Author Brandon Mull takes readers on an intriguing trip to a purgatory called the Echolands, but the story bogs down in too many details. If readers have made it to Book 4 in the Five Kingdoms series, you know how Mull rolls: 75 percent fascinating world-building (this time, two new worlds!) to 25 percent storytelling (expect many travel detours and delays). Readers actually spend most of their time in DEATH WEAVERS in Echolands, where bodies are left behind and some crazy rules apply -- such as people and most places having distinctive musical footprints.

While it's hard to feel grounded in such a celestial-style environment, Mull's decision to keep focused on Cole almost the entire time doesn't help. Cole travels from hermit sage to hermit sage gathering more information about his rescue mission, oodles of advice and praise for being brave, and lots and lots of background about Grand Shapers and torivors and the Founding Stone and every single rule about how to traverse the Echolands. Getting so wrapped up in the whys and hows of this world without a reminder of why we really like the characters Cole is rescuing depletes the story's urgency and keeps us at too great a distance. Visiting memory imprints of two of the princesses at the beginning of the book just isn't enough. Knowing if and how they got captured and exactly what they're going through would keep the adventure high throughout and the story grounded in this remarkable realm Mull created.

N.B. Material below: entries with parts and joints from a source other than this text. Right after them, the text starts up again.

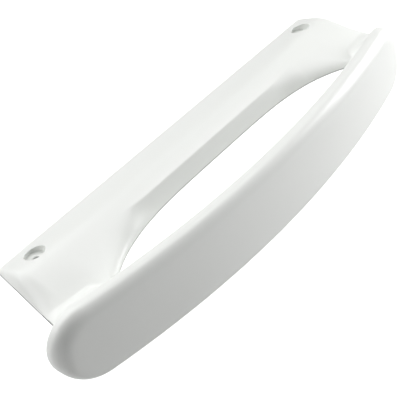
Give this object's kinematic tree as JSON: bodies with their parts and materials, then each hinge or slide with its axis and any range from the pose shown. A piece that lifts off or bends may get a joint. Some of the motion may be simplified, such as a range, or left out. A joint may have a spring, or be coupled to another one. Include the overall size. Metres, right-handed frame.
{
  "type": "appliance door handle",
  "caption": "One-piece moulded door handle with a wedge-shaped mounting plate, a tall bowed grip and a slender finger opening between them.",
  "frame": {"origin": "midway between the two screw holes, on the flat mounting face under the plate", "axes": "+X along the handle, +Y from the grip towards the plate's thin back edge, +Z out of the mounting face through the plate's top"},
  "size_m": [0.314, 0.0887, 0.0455],
  "materials": {
    "shell": "smooth white, semi-gloss moulded plastic"
  },
  "bodies": {
    "root": {"handle": "shell"}
  },
  "joints": []
}
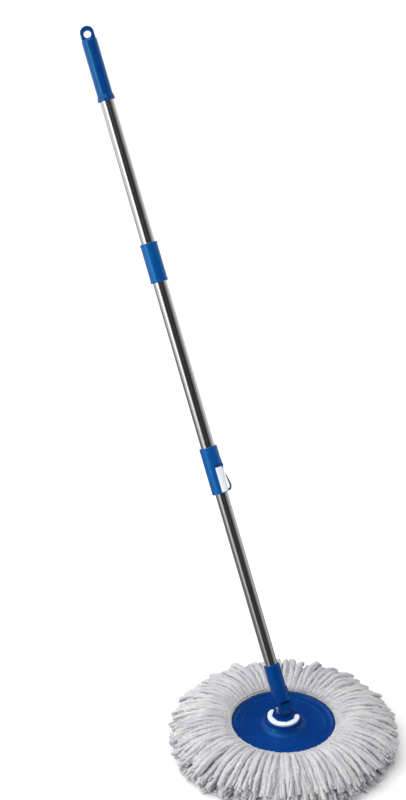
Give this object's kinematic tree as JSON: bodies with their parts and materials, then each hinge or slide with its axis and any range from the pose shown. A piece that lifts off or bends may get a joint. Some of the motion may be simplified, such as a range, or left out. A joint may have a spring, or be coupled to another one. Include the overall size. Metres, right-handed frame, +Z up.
{
  "type": "spin mop",
  "caption": "Push-to-spin mop: telescopic steel pole with a hanging grip, flip-lever lock and coupler, hinged to a round plate with a microfibre yarn fringe.",
  "frame": {"origin": "centre of the mop head's underside, on the floor", "axes": "+Z up, pivot pin along Y, pole leaning 30 degrees from upright towards -X"},
  "size_m": [0.7166, 0.352, 0.9993],
  "materials": {
    "blue_plastic": "gloss",
    "polished_steel": "polished",
    "bright_steel": "satin",
    "white_plastic": "gloss",
    "natural_plastic": "satin",
    "slate_rubber": "matte",
    "microfibre": "matte"
  },
  "bodies": {
    "handle": {"grip": "blue_plastic", "upper_tube": "polished_steel", "coupler_sleeve": "blue_plastic", "coupler_insert": "natural_plastic", "middle_tube": "polished_steel", "lock_sleeve": "blue_plastic", "lever_pin": "bright_steel", "rod_plug": "natural_plastic", "rod_rivet": "bright_steel", "twisted_rod": "bright_steel"},
    "bush": {"guide_bush": "natural_plastic"},
    "lower_pole": {"lower_tube": "polished_steel", "clutch_cup": "natural_plastic", "drive_nut": "natural_plastic", "clutch_spring": "bright_steel", "clutch_cap": "natural_plastic", "pole_socket": "blue_plastic", "pivot_pin": "bright_steel"},
    "lever": {"lock_lever": "white_plastic", "lever_pad": "slate_rubber"},
    "head": {"pivot_block": "blue_plastic", "mop_plate": "blue_plastic", "retaining_clip": "white_plastic", "refill_ring": "natural_plastic", "yarn_fringe": "microfibre"}
  },
  "joints": [
    {"name": "push_stroke", "type": "slide", "parent": "handle", "child": "bush", "axis": [-0.5, 0, 0.866], "range_m": [0, 0.15]},
    {"name": "pole_spin", "type": "hinge", "parent": "bush", "child": "lower_pole", "pos_m": [-0.15, 0, 0.32881], "axis": [-0.5, 0, 0.866], "range_deg": [0, 675]},
    {"name": "head_tilt", "type": "hinge", "parent": "lower_pole", "child": "head", "pos_m": [0, 0, 0.069], "axis": [0, 1, 0], "range_deg": [-120, 60]},
    {"name": "lever_flip", "type": "hinge", "parent": "handle", "child": "lever", "pos_m": [-0.1858, 0.01039, 0.40282], "axis": [0.75, -0.5, 0.433], "range_deg": [0, 105]}
  ],
  "couplings": [
    {"joint": "pole_spin", "follows": "push_stroke", "rad_per_m": 78.54}
  ]
}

Talk to your kids about ...

  • Families can talk about all the different lands you've visited in this series, usually one per book. But this time author Brandon Mull invents a whole afterlife, as well. Which is your favorite world? When it's time, would you like to inhabit any part of the afterlife Mull describes?

  • The violence in this series as a whole is not gory, but the ghost stuff in this book may seem scary to some. Did characters such as Sando and Nazeem seem scary? Why, or why not?

  • Will you keep reading about the final kingdom in Book 5? Why, or why not? What do you think is in store for Cole and his friends from Earth? And for the princesses?